### EXERCISE DESCRIPTION
Copy the full set of lines exactly as given.

### DATA EXTRACT
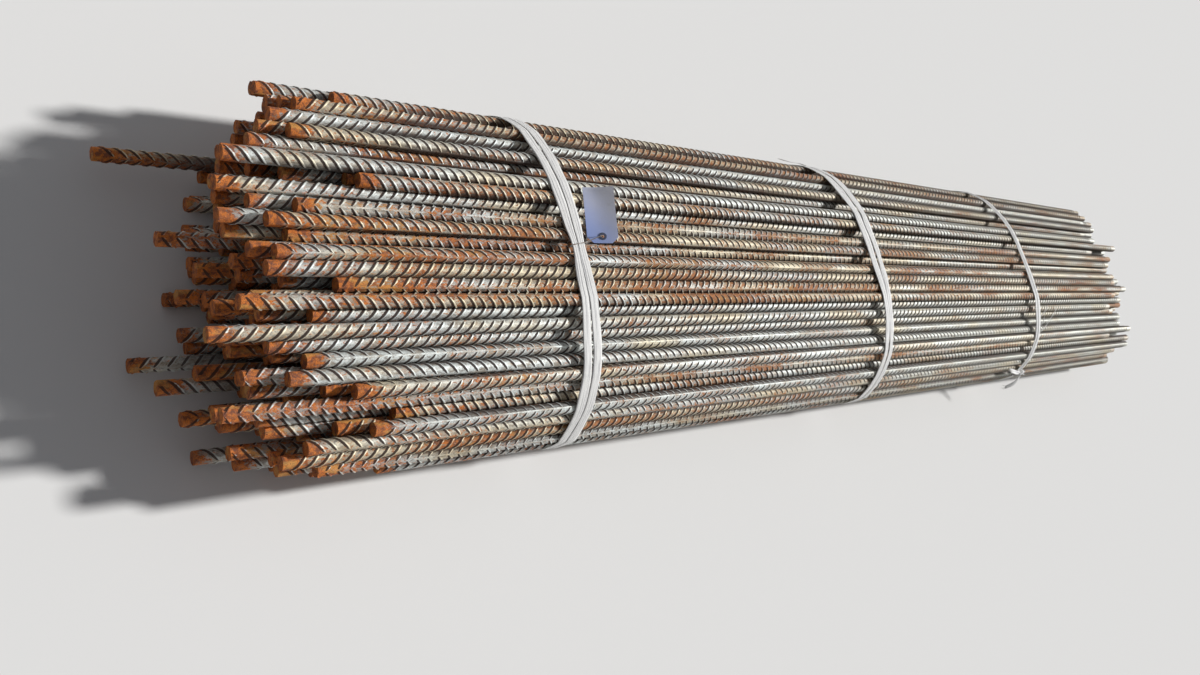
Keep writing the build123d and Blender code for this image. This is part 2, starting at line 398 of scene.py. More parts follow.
rib_foot_shadow = m.math("MAXIMUM", m.ramp(rib_shadow, 0.2, 0.6), m.times(m.ramp(rib_shadow, 0.03, 0.35), m.times(far, 0.9)))
# Painted shade in the gaps, where the bars turn to each other, less of it at the near ends.
gap_shade = m.times(m.rest(m.ramp(m.attribute("open_side"), 0.05, 0.60)), m.ramp(from_near, 0.02, 0.20))
painted_shade = m.math("MAXIMUM", m.times(rib_foot_shadow, 0.92), m.times(gap_shade, 0.88))
# The darkest rust colour serves both for deep rust specks and for the painted shade.
m.give(m.look["Base Color"], m.mixed(painted_shade, m.mixed(rust, scale_colour, rust_colour), deep_rust_and_shade))
bare = m.times(m.rest(rust), m.rest(painted_shade))
m.give(m.look["Metallic"], m.times(bare, gloss_metal))
m.give(m.look["Roughness"], m.minus(dull_rough, m.times(bare, gloss_smooth)))
m.look["Specular IOR Level"].default_value = 0.3
grain = m.plus(m.times(speckle, 0.5), m.times(fine, m.plus(0.3, rust)))
m.bump(grain, 0.55, 0.0006)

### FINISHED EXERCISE
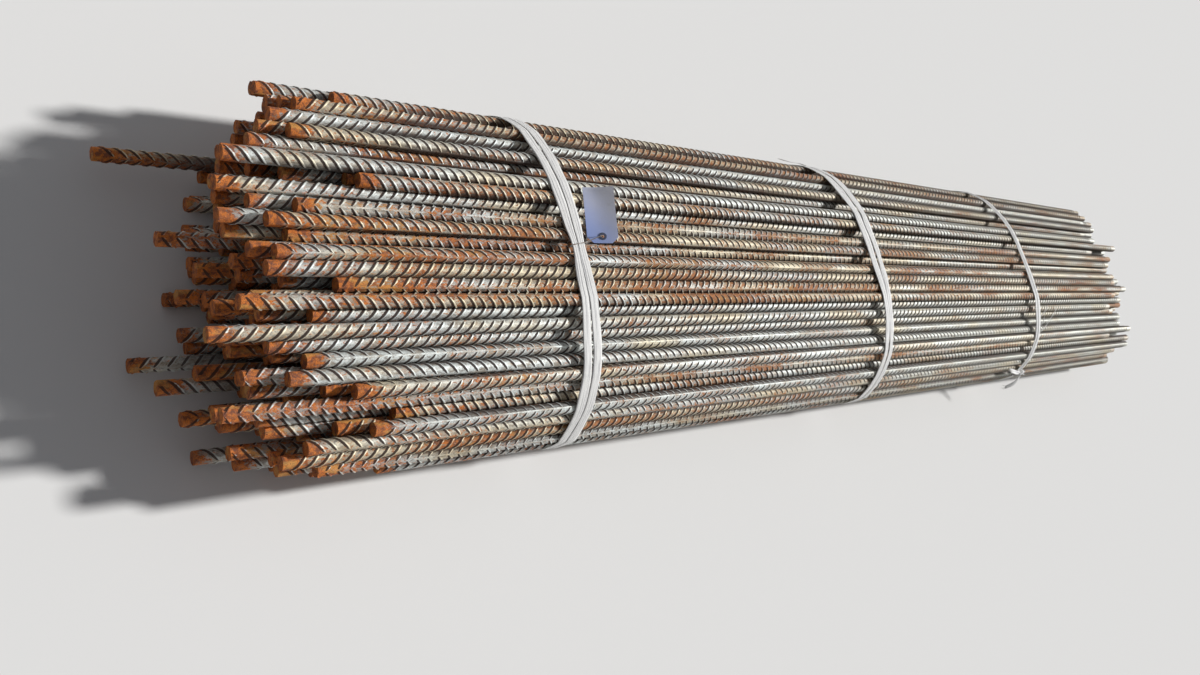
Keep writing the build123d and Blender code for this image. This is part 2, starting at line 398 of scene.py. More parts follow.
rib_foot_shadow = m.math("MAXIMUM", m.ramp(rib_shadow, 0.2, 0.6), m.times(m.ramp(rib_shadow, 0.03, 0.35), m.times(far, 0.9)))
# Painted shade in the gaps, where the bars turn to each other, less of it at the near ends.
gap_shade = m.times(m.rest(m.ramp(m.attribute("open_side"), 0.05, 0.60)), m.ramp(from_near, 0.02, 0.20))
painted_shade = m.math("MAXIMUM", m.times(rib_foot_shadow, 0.92), m.times(gap_shade, 0.88))
# The darkest rust colour serves both for deep rust specks and for the painted shade.
m.give(m.look["Base Color"], m.mixed(painted_shade, m.mixed(rust, scale_colour, rust_colour), deep_rust_and_shade))
bare = m.times(m.rest(rust), m.rest(painted_shade))
m.give(m.look["Metallic"], m.times(bare, gloss_metal))
m.give(m.look["Roughness"], m.minus(dull_rough, m.times(bare, gloss_smooth)))
m.look["Specular IOR Level"].default_value = 0.3
grain = m.plus(m.times(speckle, 0.5), m.times(fine, m.plus(0.3, rust)))
m.bump(grain, 0.55, 0.0006)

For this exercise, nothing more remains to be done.